§ **DATA SHOWN**
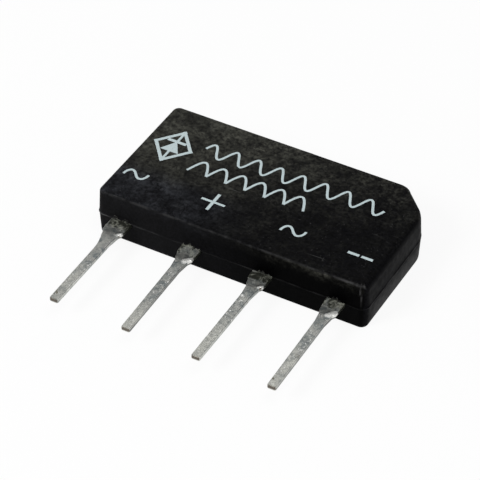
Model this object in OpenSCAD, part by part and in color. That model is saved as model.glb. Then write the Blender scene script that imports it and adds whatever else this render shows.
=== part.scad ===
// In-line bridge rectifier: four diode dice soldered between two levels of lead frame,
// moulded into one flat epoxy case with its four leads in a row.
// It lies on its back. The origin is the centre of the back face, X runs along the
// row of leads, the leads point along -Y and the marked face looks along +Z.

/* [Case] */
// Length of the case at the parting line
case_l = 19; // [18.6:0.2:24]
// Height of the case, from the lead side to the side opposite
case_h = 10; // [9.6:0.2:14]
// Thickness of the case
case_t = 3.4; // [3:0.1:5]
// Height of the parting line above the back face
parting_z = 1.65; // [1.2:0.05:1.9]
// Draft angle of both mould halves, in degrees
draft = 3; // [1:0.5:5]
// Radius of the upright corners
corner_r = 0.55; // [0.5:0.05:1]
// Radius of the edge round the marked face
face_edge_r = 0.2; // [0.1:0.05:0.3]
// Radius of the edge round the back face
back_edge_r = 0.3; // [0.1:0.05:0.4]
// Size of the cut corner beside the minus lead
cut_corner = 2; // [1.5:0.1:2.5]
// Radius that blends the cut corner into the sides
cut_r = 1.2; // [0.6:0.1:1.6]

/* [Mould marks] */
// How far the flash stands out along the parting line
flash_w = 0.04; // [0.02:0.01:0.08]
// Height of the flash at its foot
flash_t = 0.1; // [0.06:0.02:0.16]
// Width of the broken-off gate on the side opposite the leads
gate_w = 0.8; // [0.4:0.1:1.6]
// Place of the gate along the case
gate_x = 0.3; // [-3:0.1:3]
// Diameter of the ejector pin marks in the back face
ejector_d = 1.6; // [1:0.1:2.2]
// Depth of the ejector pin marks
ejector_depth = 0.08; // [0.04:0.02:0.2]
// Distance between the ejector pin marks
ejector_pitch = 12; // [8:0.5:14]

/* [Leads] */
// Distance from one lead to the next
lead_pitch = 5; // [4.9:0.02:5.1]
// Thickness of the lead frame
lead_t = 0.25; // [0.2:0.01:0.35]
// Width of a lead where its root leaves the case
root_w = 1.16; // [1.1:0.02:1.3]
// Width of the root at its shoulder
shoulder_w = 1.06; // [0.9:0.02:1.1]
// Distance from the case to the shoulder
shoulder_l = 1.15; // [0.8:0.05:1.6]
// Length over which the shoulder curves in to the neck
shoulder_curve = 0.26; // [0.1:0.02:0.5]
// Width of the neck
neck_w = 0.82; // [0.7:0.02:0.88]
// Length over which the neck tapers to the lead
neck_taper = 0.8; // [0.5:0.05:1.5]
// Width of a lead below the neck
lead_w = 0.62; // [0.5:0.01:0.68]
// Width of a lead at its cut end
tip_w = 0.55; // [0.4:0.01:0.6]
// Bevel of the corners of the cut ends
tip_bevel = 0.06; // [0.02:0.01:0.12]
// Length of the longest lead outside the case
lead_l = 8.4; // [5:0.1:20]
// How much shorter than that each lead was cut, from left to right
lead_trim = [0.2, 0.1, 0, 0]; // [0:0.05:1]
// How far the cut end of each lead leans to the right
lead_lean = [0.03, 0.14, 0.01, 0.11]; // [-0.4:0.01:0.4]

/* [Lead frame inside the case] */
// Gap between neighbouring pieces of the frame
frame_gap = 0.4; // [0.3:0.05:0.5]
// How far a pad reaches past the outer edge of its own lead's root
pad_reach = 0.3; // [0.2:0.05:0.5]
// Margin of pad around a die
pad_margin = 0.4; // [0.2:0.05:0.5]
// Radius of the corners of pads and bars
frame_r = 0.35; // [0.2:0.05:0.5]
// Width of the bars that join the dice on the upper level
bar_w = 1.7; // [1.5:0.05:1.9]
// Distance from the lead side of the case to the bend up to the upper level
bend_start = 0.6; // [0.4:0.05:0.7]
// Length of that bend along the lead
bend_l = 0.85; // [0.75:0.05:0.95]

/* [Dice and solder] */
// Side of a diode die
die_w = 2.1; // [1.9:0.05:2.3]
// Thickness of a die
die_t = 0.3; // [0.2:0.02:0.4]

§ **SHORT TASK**
Copy out the whole listing exactly as written.

§ **FULL OUTPUT**
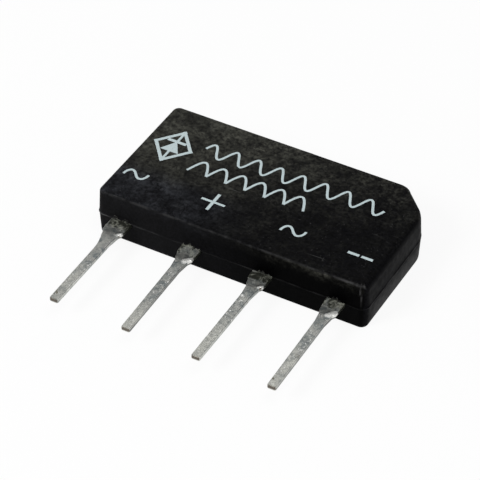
Model this object in OpenSCAD, part by part and in color. That model is saved as model.glb. Then write the Blender scene script that imports it and adds whatever else this render shows.
=== part.scad ===
// In-line bridge rectifier: four diode dice soldered between two levels of lead frame,
// moulded into one flat epoxy case with its four leads in a row.
// It lies on its back. The origin is the centre of the back face, X runs along the
// row of leads, the leads point along -Y and the marked face looks along +Z.

/* [Case] */
// Length of the case at the parting line
case_l = 19; // [18.6:0.2:24]
// Height of the case, from the lead side to the side opposite
case_h = 10; // [9.6:0.2:14]
// Thickness of the case
case_t = 3.4; // [3:0.1:5]
// Height of the parting line above the back face
parting_z = 1.65; // [1.2:0.05:1.9]
// Draft angle of both mould halves, in degrees
draft = 3; // [1:0.5:5]
// Radius of the upright corners
corner_r = 0.55; // [0.5:0.05:1]
// Radius of the edge round the marked face
face_edge_r = 0.2; // [0.1:0.05:0.3]
// Radius of the edge round the back face
back_edge_r = 0.3; // [0.1:0.05:0.4]
// Size of the cut corner beside the minus lead
cut_corner = 2; // [1.5:0.1:2.5]
// Radius that blends the cut corner into the sides
cut_r = 1.2; // [0.6:0.1:1.6]

/* [Mould marks] */
// How far the flash stands out along the parting line
flash_w = 0.04; // [0.02:0.01:0.08]
// Height of the flash at its foot
flash_t = 0.1; // [0.06:0.02:0.16]
// Width of the broken-off gate on the side opposite the leads
gate_w = 0.8; // [0.4:0.1:1.6]
// Place of the gate along the case
gate_x = 0.3; // [-3:0.1:3]
// Diameter of the ejector pin marks in the back face
ejector_d = 1.6; // [1:0.1:2.2]
// Depth of the ejector pin marks
ejector_depth = 0.08; // [0.04:0.02:0.2]
// Distance between the ejector pin marks
ejector_pitch = 12; // [8:0.5:14]

/* [Leads] */
// Distance from one lead to the next
lead_pitch = 5; // [4.9:0.02:5.1]
// Thickness of the lead frame
lead_t = 0.25; // [0.2:0.01:0.35]
// Width of a lead where its root leaves the case
root_w = 1.16; // [1.1:0.02:1.3]
// Width of the root at its shoulder
shoulder_w = 1.06; // [0.9:0.02:1.1]
// Distance from the case to the shoulder
shoulder_l = 1.15; // [0.8:0.05:1.6]
// Length over which the shoulder curves in to the neck
shoulder_curve = 0.26; // [0.1:0.02:0.5]
// Width of the neck
neck_w = 0.82; // [0.7:0.02:0.88]
// Length over which the neck tapers to the lead
neck_taper = 0.8; // [0.5:0.05:1.5]
// Width of a lead below the neck
lead_w = 0.62; // [0.5:0.01:0.68]
// Width of a lead at its cut end
tip_w = 0.55; // [0.4:0.01:0.6]
// Bevel of the corners of the cut ends
tip_bevel = 0.06; // [0.02:0.01:0.12]
// Length of the longest lead outside the case
lead_l = 8.4; // [5:0.1:20]
// How much shorter than that each lead was cut, from left to right
lead_trim = [0.2, 0.1, 0, 0]; // [0:0.05:1]
// How far the cut end of each lead leans to the right
lead_lean = [0.03, 0.14, 0.01, 0.11]; // [-0.4:0.01:0.4]

/* [Lead frame inside the case] */
// Gap between neighbouring pieces of the frame
frame_gap = 0.4; // [0.3:0.05:0.5]
// How far a pad reaches past the outer edge of its own lead's root
pad_reach = 0.3; // [0.2:0.05:0.5]
// Margin of pad around a die
pad_margin = 0.4; // [0.2:0.05:0.5]
// Radius of the corners of pads and bars
frame_r = 0.35; // [0.2:0.05:0.5]
// Width of the bars that join the dice on the upper level
bar_w = 1.7; // [1.5:0.05:1.9]
// Distance from the lead side of the case to the bend up to the upper level
bend_start = 0.6; // [0.4:0.05:0.7]
// Length of that bend along the lead
bend_l = 0.85; // [0.75:0.05:0.95]

/* [Dice and solder] */
// Side of a diode die
die_w = 2.1; // [1.9:0.05:2.3]
// Thickness of a die
die_t = 0.3; // [0.2:0.02:0.4]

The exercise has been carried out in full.